Data lines:
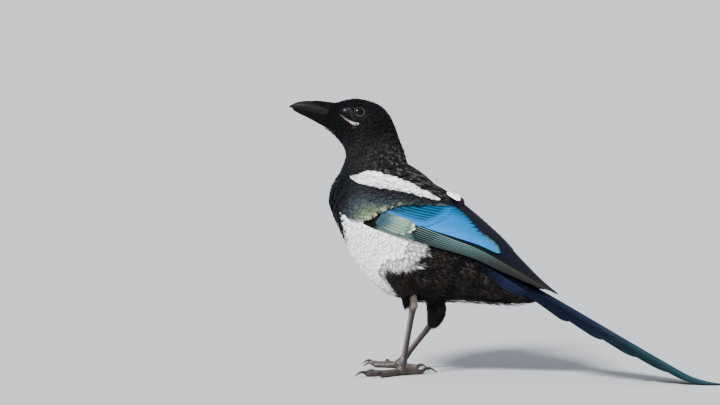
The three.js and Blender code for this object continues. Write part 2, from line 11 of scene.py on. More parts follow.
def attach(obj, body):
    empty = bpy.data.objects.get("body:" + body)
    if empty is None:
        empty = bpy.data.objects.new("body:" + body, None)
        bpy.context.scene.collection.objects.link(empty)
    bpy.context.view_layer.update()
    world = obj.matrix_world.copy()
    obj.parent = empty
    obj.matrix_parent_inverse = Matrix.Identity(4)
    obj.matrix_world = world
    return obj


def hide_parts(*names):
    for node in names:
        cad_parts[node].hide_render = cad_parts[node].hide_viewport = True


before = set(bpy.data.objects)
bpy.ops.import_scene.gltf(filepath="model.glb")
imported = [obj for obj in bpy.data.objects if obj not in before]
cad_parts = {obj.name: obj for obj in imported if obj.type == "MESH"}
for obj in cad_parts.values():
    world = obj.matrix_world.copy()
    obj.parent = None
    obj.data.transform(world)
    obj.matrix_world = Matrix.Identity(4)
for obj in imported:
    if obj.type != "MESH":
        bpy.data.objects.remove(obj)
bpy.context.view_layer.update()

# The skin of the head, neck, trunk and thighs, in one piece. On the real bird it is thin and loose,
# and carries every feather. Here the body's forms are wrapped one by one, then fused and smoothed.
# Sizes are in millimetres. The bill points along -X, and +Y is the bird's right.
MIDDLE_X = 84.6  # from the heels to the middle of the whole length, which stands over the origin
BODY_START = (-30.0, 128.0)  # x and z of the front end of the body's axis
BODY_PITCH = math.radians(25.4)
HEAD_TURN = math.radians(15)
NECK_X = -20.0  # the upright line that the head turns on
TURN_FROM_Z, TURN_TO_Z = 145.0, 180.0

# Trunk stations: place along the axis, back, widest level and belly above the axis, half width
TRUNK = [
    (-22, 6, 2, -2, 4), (-20.5, 14, 1, -9, 14), (-16, 21, -1, -15, 23), (-9, 29, -4, -20.5, 30),
    (0, 34.5, -7, -27, 35), (12, 39, -8.5, -37, 38.5), (27, 38.5, -8, -47, 40),
    (45, 34.5, -6, -53.5, 40), (62, 30.5, -3, -52, 38), (80, 26, 0, -44, 35),
    (100, 21, 1, -33.5, 30), (118, 15, 0, -25.5, 24), (134, 9.5, -2, -18.5, 17.5),
    (148, 4.5, -3, -11, 11), (154, 1.5, -3.5, -7.5, 5),
]
# Neck and head ribs: number, then x and z on the nape or crown, x and z on the throat, half width
NECK = [
    (0, 1, 126, -35, 112, 24), (1, 3, 141, -44.5, 121, 28), (2, 4.4, 151, -48.5, 131, 28.5),
    (3, 3.4, 158, -47, 142.5, 26.5), (4, 1, 166, -43, 153, 23.5), (5, -2, 173, -41.3, 160, 21),
    (6, -4, 179.4, -42.8, 165.5, 19.5), (7, -6.8, 186.2, -45.2, 169.5, 18.7),
    (8, -10.8, 192.5, -48, 172.8, 18), (9, -17, 197.8, -50.4, 175.4, 17.3),
    (10, -25, 200.6, -52.6, 177.4, 16.6), (11, -33, 202, -54.4, 179, 15.2),
    (12, -40, 201.2, -55.8, 180.4, 13), (13, -46, 199.6, -57, 181.6, 10.4),
    (14, -51, 198.6, -58.4, 183.4, 7.4),
]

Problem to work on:
Please set down the whole listing above without altering a single line.

Correct output:
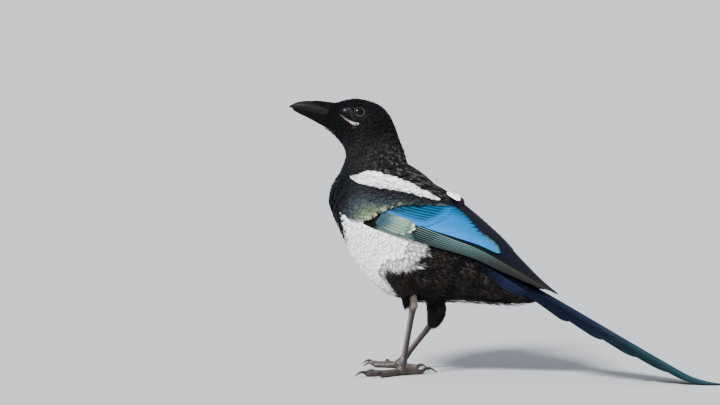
The three.js and Blender code for this object continues. Write part 2, from line 11 of scene.py on. More parts follow.
def attach(obj, body):
    empty = bpy.data.objects.get("body:" + body)
    if empty is None:
        empty = bpy.data.objects.new("body:" + body, None)
        bpy.context.scene.collection.objects.link(empty)
    bpy.context.view_layer.update()
    world = obj.matrix_world.copy()
    obj.parent = empty
    obj.matrix_parent_inverse = Matrix.Identity(4)
    obj.matrix_world = world
    return obj


def hide_parts(*names):
    for node in names:
        cad_parts[node].hide_render = cad_parts[node].hide_viewport = True


before = set(bpy.data.objects)
bpy.ops.import_scene.gltf(filepath="model.glb")
imported = [obj for obj in bpy.data.objects if obj not in before]
cad_parts = {obj.name: obj for obj in imported if obj.type == "MESH"}
for obj in cad_parts.values():
    world = obj.matrix_world.copy()
    obj.parent = None
    obj.data.transform(world)
    obj.matrix_world = Matrix.Identity(4)
for obj in imported:
    if obj.type != "MESH":
        bpy.data.objects.remove(obj)
bpy.context.view_layer.update()

# The skin of the head, neck, trunk and thighs, in one piece. On the real bird it is thin and loose,
# and carries every feather. Here the body's forms are wrapped one by one, then fused and smoothed.
# Sizes are in millimetres. The bill points along -X, and +Y is the bird's right.
MIDDLE_X = 84.6  # from the heels to the middle of the whole length, which stands over the origin
BODY_START = (-30.0, 128.0)  # x and z of the front end of the body's axis
BODY_PITCH = math.radians(25.4)
HEAD_TURN = math.radians(15)
NECK_X = -20.0  # the upright line that the head turns on
TURN_FROM_Z, TURN_TO_Z = 145.0, 180.0

# Trunk stations: place along the axis, back, widest level and belly above the axis, half width
TRUNK = [
    (-22, 6, 2, -2, 4), (-20.5, 14, 1, -9, 14), (-16, 21, -1, -15, 23), (-9, 29, -4, -20.5, 30),
    (0, 34.5, -7, -27, 35), (12, 39, -8.5, -37, 38.5), (27, 38.5, -8, -47, 40),
    (45, 34.5, -6, -53.5, 40), (62, 30.5, -3, -52, 38), (80, 26, 0, -44, 35),
    (100, 21, 1, -33.5, 30), (118, 15, 0, -25.5, 24), (134, 9.5, -2, -18.5, 17.5),
    (148, 4.5, -3, -11, 11), (154, 1.5, -3.5, -7.5, 5),
]
# Neck and head ribs: number, then x and z on the nape or crown, x and z on the throat, half width
NECK = [
    (0, 1, 126, -35, 112, 24), (1, 3, 141, -44.5, 121, 28), (2, 4.4, 151, -48.5, 131, 28.5),
    (3, 3.4, 158, -47, 142.5, 26.5), (4, 1, 166, -43, 153, 23.5), (5, -2, 173, -41.3, 160, 21),
    (6, -4, 179.4, -42.8, 165.5, 19.5), (7, -6.8, 186.2, -45.2, 169.5, 18.7),
    (8, -10.8, 192.5, -48, 172.8, 18), (9, -17, 197.8, -50.4, 175.4, 17.3),
    (10, -25, 200.6, -52.6, 177.4, 16.6), (11, -33, 202, -54.4, 179, 15.2),
    (12, -40, 201.2, -55.8, 180.4, 13), (13, -46, 199.6, -57, 181.6, 10.4),
    (14, -51, 198.6, -58.4, 183.4, 7.4),
]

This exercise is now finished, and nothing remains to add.